**Dataset section**

+++

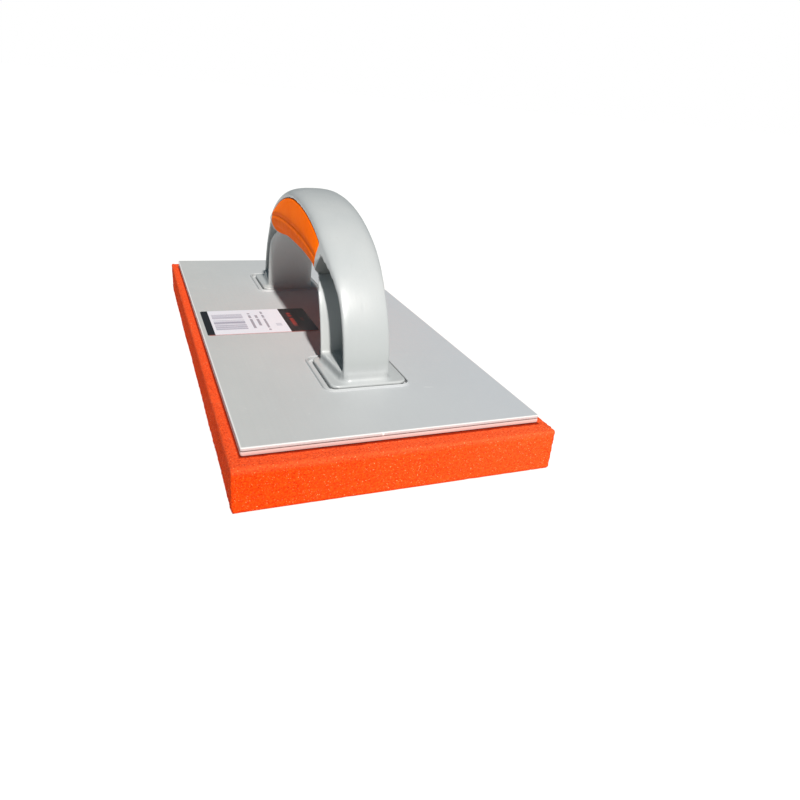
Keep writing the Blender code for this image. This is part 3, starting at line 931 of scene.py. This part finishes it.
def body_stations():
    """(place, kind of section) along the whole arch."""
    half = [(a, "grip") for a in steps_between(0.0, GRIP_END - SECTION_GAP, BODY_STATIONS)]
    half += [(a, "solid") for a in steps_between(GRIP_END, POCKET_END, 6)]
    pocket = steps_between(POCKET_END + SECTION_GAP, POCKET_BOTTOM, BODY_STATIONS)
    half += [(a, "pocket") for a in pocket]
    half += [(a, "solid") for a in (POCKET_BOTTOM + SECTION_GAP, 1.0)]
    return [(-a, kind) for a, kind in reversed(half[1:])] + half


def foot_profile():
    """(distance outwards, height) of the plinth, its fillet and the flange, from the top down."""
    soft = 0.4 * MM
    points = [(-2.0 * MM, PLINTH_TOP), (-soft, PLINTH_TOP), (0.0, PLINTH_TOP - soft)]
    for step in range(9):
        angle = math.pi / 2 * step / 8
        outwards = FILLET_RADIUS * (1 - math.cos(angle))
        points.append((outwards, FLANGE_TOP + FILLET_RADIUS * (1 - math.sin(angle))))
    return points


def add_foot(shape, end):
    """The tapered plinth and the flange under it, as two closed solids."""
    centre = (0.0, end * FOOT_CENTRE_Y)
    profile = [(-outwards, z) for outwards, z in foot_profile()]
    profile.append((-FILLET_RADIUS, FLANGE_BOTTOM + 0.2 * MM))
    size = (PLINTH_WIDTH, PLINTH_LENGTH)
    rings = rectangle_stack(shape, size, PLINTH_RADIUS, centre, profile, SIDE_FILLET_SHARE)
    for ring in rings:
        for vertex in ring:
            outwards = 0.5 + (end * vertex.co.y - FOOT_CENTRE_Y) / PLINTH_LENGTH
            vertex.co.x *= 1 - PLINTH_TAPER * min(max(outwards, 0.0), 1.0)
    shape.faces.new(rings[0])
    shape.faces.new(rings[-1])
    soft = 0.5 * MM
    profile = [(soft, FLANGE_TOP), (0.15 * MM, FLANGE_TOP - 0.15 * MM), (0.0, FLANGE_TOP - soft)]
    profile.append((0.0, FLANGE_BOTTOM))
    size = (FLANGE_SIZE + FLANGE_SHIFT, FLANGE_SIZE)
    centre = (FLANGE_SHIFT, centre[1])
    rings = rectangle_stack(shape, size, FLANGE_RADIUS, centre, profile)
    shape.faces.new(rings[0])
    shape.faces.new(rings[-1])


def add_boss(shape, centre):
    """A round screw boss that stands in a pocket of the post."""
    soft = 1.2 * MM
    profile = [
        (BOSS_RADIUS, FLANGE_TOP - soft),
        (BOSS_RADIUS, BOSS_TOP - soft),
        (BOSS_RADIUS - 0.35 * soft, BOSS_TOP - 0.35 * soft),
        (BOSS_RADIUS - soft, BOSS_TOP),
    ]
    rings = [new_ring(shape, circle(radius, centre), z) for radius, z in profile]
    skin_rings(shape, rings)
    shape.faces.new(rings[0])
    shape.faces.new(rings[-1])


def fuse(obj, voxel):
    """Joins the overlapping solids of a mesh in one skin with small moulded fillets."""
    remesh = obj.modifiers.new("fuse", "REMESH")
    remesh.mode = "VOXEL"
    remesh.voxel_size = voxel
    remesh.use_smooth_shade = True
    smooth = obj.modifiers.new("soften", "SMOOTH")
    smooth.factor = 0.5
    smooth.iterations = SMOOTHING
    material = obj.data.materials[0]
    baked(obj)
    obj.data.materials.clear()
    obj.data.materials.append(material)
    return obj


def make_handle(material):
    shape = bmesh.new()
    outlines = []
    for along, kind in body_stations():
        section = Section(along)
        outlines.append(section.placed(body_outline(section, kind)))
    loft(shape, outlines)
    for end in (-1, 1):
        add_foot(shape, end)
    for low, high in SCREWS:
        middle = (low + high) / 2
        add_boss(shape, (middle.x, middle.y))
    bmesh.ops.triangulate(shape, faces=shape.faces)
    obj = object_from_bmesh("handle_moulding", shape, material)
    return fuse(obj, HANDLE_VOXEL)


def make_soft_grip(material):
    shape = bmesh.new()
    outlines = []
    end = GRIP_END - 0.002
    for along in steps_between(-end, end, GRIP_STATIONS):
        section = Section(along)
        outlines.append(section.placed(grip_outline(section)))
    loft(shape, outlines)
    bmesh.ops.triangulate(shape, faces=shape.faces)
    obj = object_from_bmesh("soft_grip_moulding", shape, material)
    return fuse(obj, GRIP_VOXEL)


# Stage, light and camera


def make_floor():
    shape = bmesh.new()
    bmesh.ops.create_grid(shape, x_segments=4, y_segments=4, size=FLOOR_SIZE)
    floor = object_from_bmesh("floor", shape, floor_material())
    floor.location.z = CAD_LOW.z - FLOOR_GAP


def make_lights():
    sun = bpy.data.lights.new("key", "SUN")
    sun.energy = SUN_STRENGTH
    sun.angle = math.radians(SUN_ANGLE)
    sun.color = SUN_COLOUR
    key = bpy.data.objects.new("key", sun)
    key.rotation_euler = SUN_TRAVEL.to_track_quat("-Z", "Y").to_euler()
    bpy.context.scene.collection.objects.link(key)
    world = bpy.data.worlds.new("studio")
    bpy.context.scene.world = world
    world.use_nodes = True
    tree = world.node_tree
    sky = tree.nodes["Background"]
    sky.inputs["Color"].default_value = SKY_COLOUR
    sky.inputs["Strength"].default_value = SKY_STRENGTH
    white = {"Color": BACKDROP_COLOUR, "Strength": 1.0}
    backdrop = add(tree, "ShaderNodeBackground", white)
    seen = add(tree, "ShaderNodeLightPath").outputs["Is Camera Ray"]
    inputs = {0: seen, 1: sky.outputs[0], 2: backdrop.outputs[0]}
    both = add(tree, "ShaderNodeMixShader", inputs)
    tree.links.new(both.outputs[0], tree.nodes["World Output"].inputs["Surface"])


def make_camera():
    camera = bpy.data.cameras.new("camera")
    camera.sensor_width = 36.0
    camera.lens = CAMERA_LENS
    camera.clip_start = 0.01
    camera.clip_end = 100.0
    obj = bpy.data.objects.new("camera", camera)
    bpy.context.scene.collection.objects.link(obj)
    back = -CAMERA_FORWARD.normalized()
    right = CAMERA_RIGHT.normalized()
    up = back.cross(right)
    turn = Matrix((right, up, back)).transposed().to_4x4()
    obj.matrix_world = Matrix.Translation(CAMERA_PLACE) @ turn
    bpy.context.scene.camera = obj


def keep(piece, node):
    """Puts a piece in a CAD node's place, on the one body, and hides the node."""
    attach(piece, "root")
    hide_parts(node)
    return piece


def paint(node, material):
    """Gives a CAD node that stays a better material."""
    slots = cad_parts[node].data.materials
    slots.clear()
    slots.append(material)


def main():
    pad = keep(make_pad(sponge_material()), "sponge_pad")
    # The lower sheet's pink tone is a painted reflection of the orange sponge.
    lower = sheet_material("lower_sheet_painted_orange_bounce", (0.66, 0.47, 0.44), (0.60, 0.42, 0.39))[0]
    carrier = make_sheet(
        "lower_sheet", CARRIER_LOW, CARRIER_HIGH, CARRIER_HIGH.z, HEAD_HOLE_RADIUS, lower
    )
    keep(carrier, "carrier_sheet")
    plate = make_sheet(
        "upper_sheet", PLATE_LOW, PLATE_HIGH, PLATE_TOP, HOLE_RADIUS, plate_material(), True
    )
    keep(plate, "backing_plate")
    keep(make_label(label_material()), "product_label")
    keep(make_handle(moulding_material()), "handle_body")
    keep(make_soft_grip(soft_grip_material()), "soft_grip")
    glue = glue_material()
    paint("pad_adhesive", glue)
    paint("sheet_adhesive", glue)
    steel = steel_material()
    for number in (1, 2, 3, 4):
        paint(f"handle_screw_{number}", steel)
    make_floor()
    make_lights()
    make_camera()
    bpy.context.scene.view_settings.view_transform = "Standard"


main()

+++

**Task brief**
Give again, word for word, the lines of the listing, starting at its first line and ending with the line containing "return [(-a, kind)".

**Answer to this exercise**
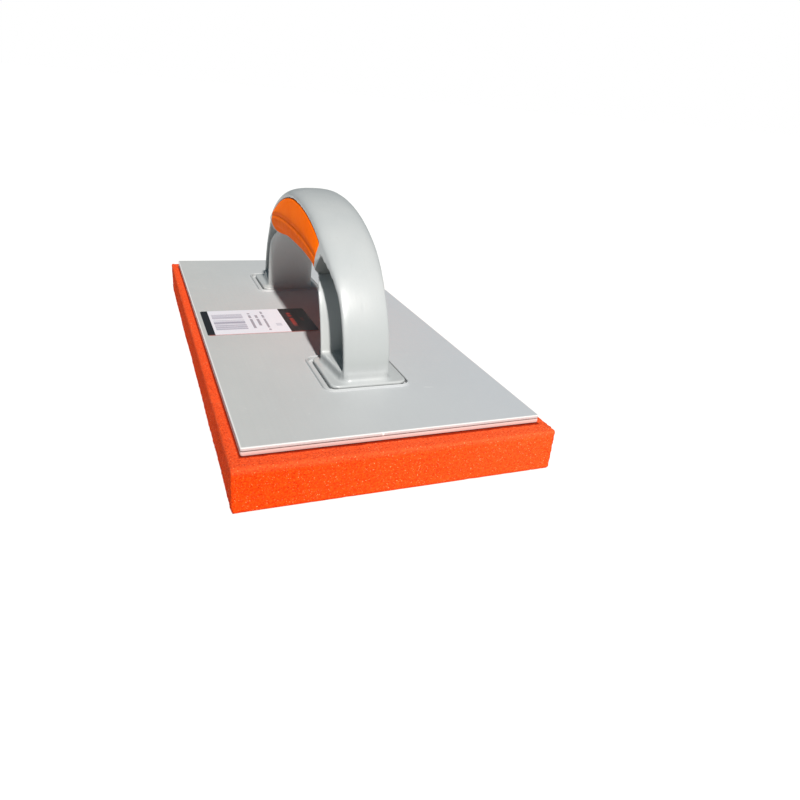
Keep writing the Blender code for this image. This is part 3, starting at line 931 of scene.py. This part finishes it.
def body_stations():
    """(place, kind of section) along the whole arch."""
    half = [(a, "grip") for a in steps_between(0.0, GRIP_END - SECTION_GAP, BODY_STATIONS)]
    half += [(a, "solid") for a in steps_between(GRIP_END, POCKET_END, 6)]
    pocket = steps_between(POCKET_END + SECTION_GAP, POCKET_BOTTOM, BODY_STATIONS)
    half += [(a, "pocket") for a in pocket]
    half += [(a, "solid") for a in (POCKET_BOTTOM + SECTION_GAP, 1.0)]
    return [(-a, kind) for a, kind in reversed(half[1:])] + half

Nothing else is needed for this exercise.